The first time I encountered it I was repulsed, but eventually I found myself holding hands with the Bangladeshi (for example) who was holding my hand out of friendship, as hard as it is for most of us it is quite innocent on their part.

It was mentioned earlier that this is a SEA trait but I tend to disagree with that and say it appears from my experiences to be more a central/western asian thing.

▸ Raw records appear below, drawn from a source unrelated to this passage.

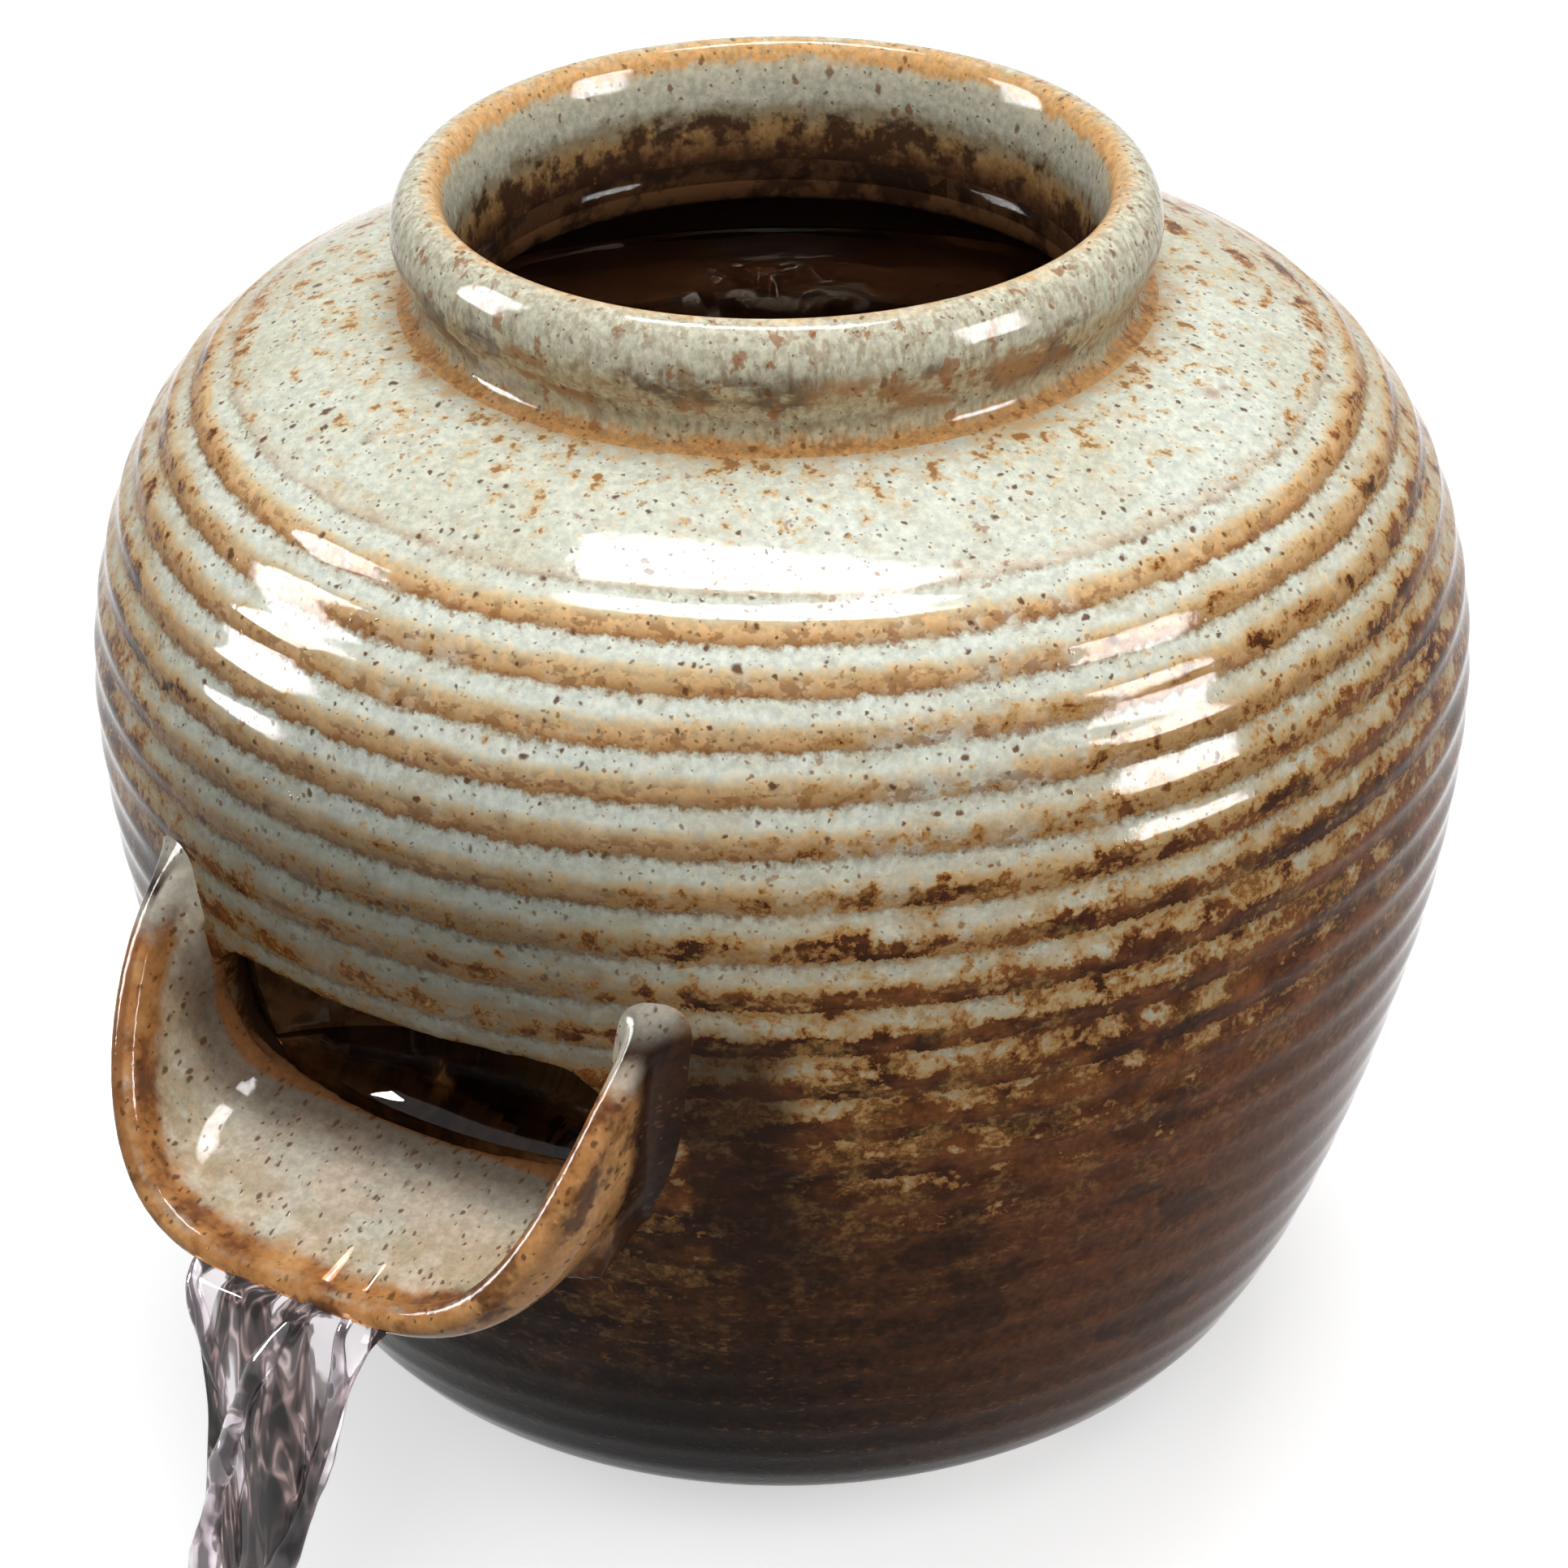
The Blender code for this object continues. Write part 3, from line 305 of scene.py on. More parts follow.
# %% [markdown]
# ## Meshes
#
# The jar and its rim were thrown on a wheel, so each is a profile turned round the axis. Here the turning
# is done in arrays: one ring of points for each point of the profile. A closed profile gives a closed skin
# with no poles. A smooth curve through a few measured points gives the profile.

# %% Helpers for lines


def smooth_curve(points, per_span):
    """A Catmull-Rom curve through points."""
    points = np.asarray(points, float)
    padded = np.vstack([2 * points[0] - points[1], points, 2 * points[-1] - points[-2]])
    curve = []
    for p0, p1, p2, p3 in zip(padded, padded[1:], padded[2:], padded[3:]):
        for t in np.linspace(0, 1, per_span, endpoint=False):
            curve.append((2 * p1 + (p2 - p0) * t + (2 * p0 - 5 * p1 + 4 * p2 - p3) * t ** 2
                          + (3 * p1 - p0 - 3 * p2 + p3) * t ** 3) / 2)
    return np.vstack([curve, points[-1]])


def run_of(points):
    """How far each point lies along the line through all of them."""
    return np.concatenate([[0], np.cumsum(np.linalg.norm(np.diff(points, axis=0), axis=1))])


def read_off(rows, run, wanted):
    """Rows of a table between its own, at the wanted runs."""
    return np.stack([np.interp(wanted, run, column) for column in rows.T], 1)


# %% Helpers for meshes


def shade_smooth(mesh):
    mesh.polygons.foreach_set("use_smooth", np.ones(len(mesh.polygons), bool))


def mesh_of(name, points, faces):
    mesh = bpy.data.meshes.new(name)
    mesh.from_pydata(np.asarray(points).tolist(), [], np.asarray(faces).tolist())
    mesh.validate()
    shade_smooth(mesh)
    mesh.update()
    return mesh


def mesh_from(bm, name):
    """A new mesh from a bmesh, which is freed."""
    mesh = bpy.data.meshes.new(name)
    bm.to_mesh(mesh)
    bm.free()
    return mesh


def numbered(points):
    return np.arange(points[..., 0].size).reshape(points.shape[:-1])


def ring_quads(number):
    """Quads between closed rings, each a row of point numbers."""
    after = np.roll(number, -1, axis=1)
    return np.stack([number[:-1], after[:-1], after[1:], number[1:]], -1).reshape(-1, 4)


def turned_mesh(name, profile, around):
    """A closed profile of (radius, height), given clockwise, turned round the jar's axis."""
    radius, height = np.asarray(profile, float).T
    turn = np.linspace(0, 2 * np.pi, around, endpoint=False)[:, None]
    points = np.stack([np.sin(turn) * radius, AXIS_Y - np.cos(turn) * radius, height + 0 * turn], -1)
    number = numbered(points)
    return mesh_of(name, points.reshape(-1, 3), ring_quads(np.vstack([number, number[:1]])))


def solid_of_rings(name, points):
    """A closed solid from rings of points, with one face over each end."""
    number = numbered(points)
    bm = bmesh.new()
    verts = [bm.verts.new(point) for point in points.reshape(-1, 3)]
    for face in (*ring_quads(number), number[0], number[-1]):
        bm.faces.new([verts[i] for i in face])
    bmesh.ops.recalc_face_normals(bm, faces=bm.faces)
    return mesh_from(bm, name)


def read_vectors(mesh, name):
    """Where the mesh's points are (co) or which way they face (normal)."""
    values = np.empty(len(mesh.vertices) * 3, np.float32)
    mesh.vertices.foreach_get(name, values)
    return values.reshape(-1, 3).astype(float)


def keep_value(mesh, name, values):
    """Stores a number or a vector at each point, for materials and Geometry Nodes to read."""
    values = np.asarray(values, np.float32)
    kind, key = ("FLOAT", "value") if values.ndim == 1 else ("FLOAT_VECTOR", "vector")
    mesh.attributes.new(name, kind, "POINT").data.foreach_set(key, values.ravel())


def relax(bm, verts, passes):
    """Moves points half way to the middle of their neighbours."""
    for _ in range(passes):
        bmesh.ops.smooth_vert(bm, verts=verts, factor=0.5, use_axis_x=True, use_axis_y=True, use_axis_z=True)


# %% Helpers that work modifiers into a plain mesh


def settle(item):
    """Replaces an object's mesh by what its modifiers make of it."""
    bpy.context.view_layer.update()
    made = bpy.data.meshes.new_from_object(item.evaluated_get(bpy.context.evaluated_depsgraph_get()))
    old = item.data
    item.modifiers.clear()
    item.data = made
    bpy.data.meshes.remove(old)
    made.name = item.name


def carve(item, cutters):
    """Cuts an object with pairs of a mesh and a Boolean operation."""
    tools = [add_object(mesh.name, mesh) for mesh, _ in cutters]
    for tool, (_, operation) in zip(tools, cutters):
        cut = item.modifiers.new(tool.name, "BOOLEAN")
        cut.object, cut.operation, cut.solver = tool, operation, "EXACT"
    settle(item)
    for tool in tools:
        bpy.data.objects.remove(tool)


def grow_with(item, tree, material, **numbers):
    """Runs a Geometry Nodes tree on an object and keeps the plain mesh."""
    modifier = item.modifiers.new(tree.name, "NODES")
    modifier.node_group = tree
    sockets = {part.name: part.identifier for part in tree.interface.items_tree if part.in_out == "INPUT"}
    modifier[sockets["Material"]] = material
    for label, value in numbers.items():
        modifier[sockets[label]] = value
    settle(item)
    shade_smooth(item.data)


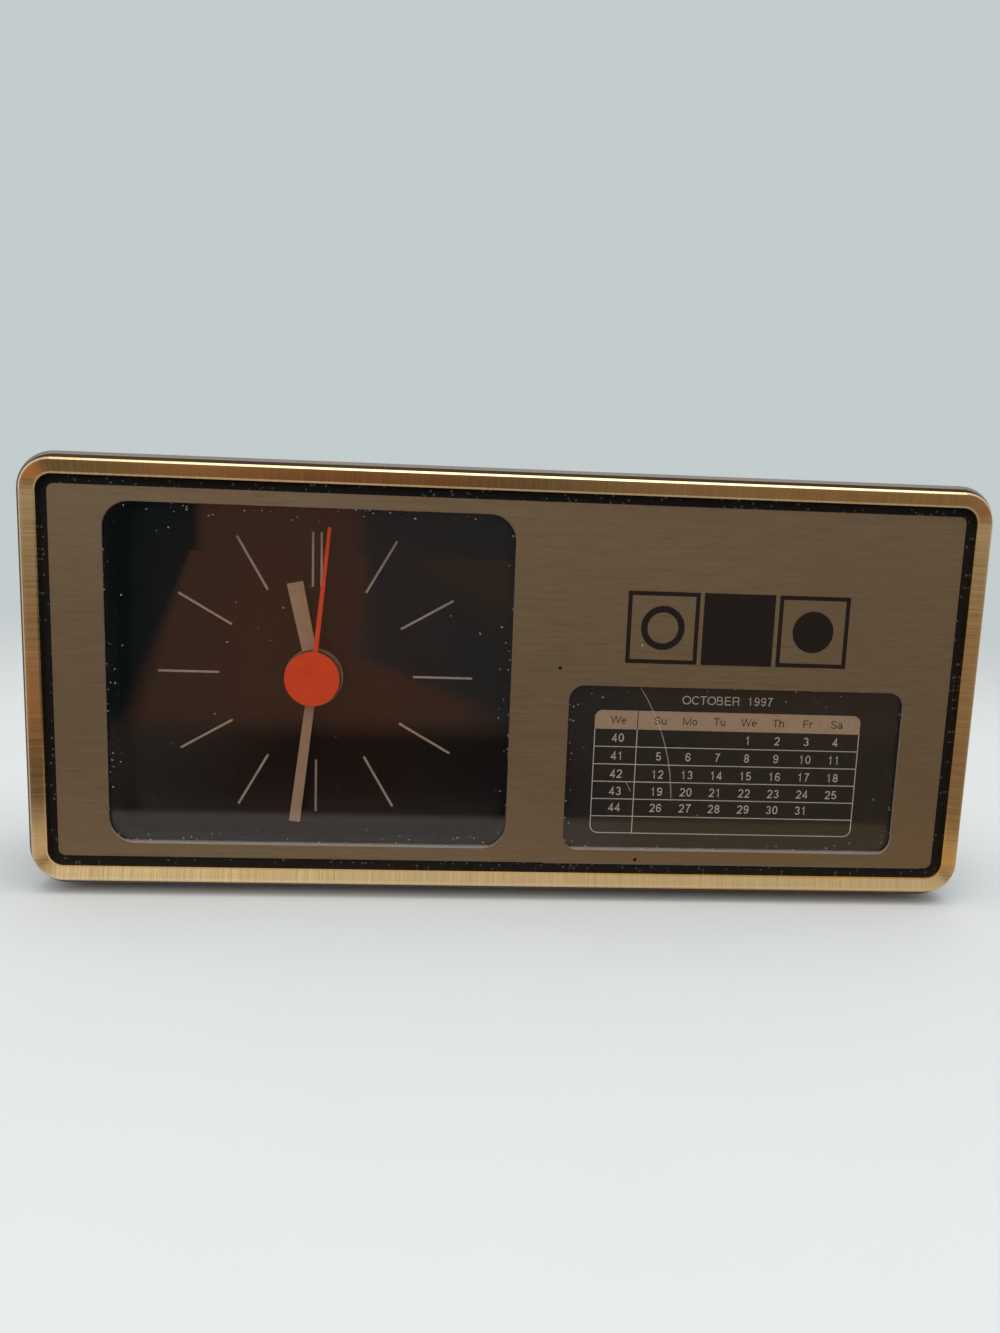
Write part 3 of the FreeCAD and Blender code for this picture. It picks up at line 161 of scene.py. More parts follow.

Then, there are western folks like myself who unknowingly tend to be more touchy feely after a few drinks, I am as hetero as the next bloke but I do find that when intoxicated I tend to use touch as a form of expression, I see no harm in it but unfortunately male and/or female can tend to take it the wrong way, hence the right angle that my nose has taken on :o

Posted
3 Thai guys start to talk and be extremely 'friendly' with lots of touching of the arm and body but not anywhere untoward.
As others have said people of the same or opposing sex arm touching is a common friendship re-enforcement body language tatic. I have only encountered that here with Thai men that I know quite well already and from one gay Thai man that I have known for many years. This touching is always carried out in a manly way - firm and not too gentle and not too long. If the touch lasts longer that say 5 seconds and ends in a gentle squeeze I might suggest he wants more than conversation?
These guys wanting to dance with me.
Guys dancing together - alert bells ringing - time to finish your drink and place money in your drink's bin. Karaoke is much more common as a group/friend bonding activity and takes place in the open with food and lots of drink - I suggest you avoid small dark rooms with your new friends.
Seeming a little too friendly.
If you are still there at this point - you are well on your way to needing to explain your actions to your OH - but Thai grapevine commincations are swift - she probably already knows.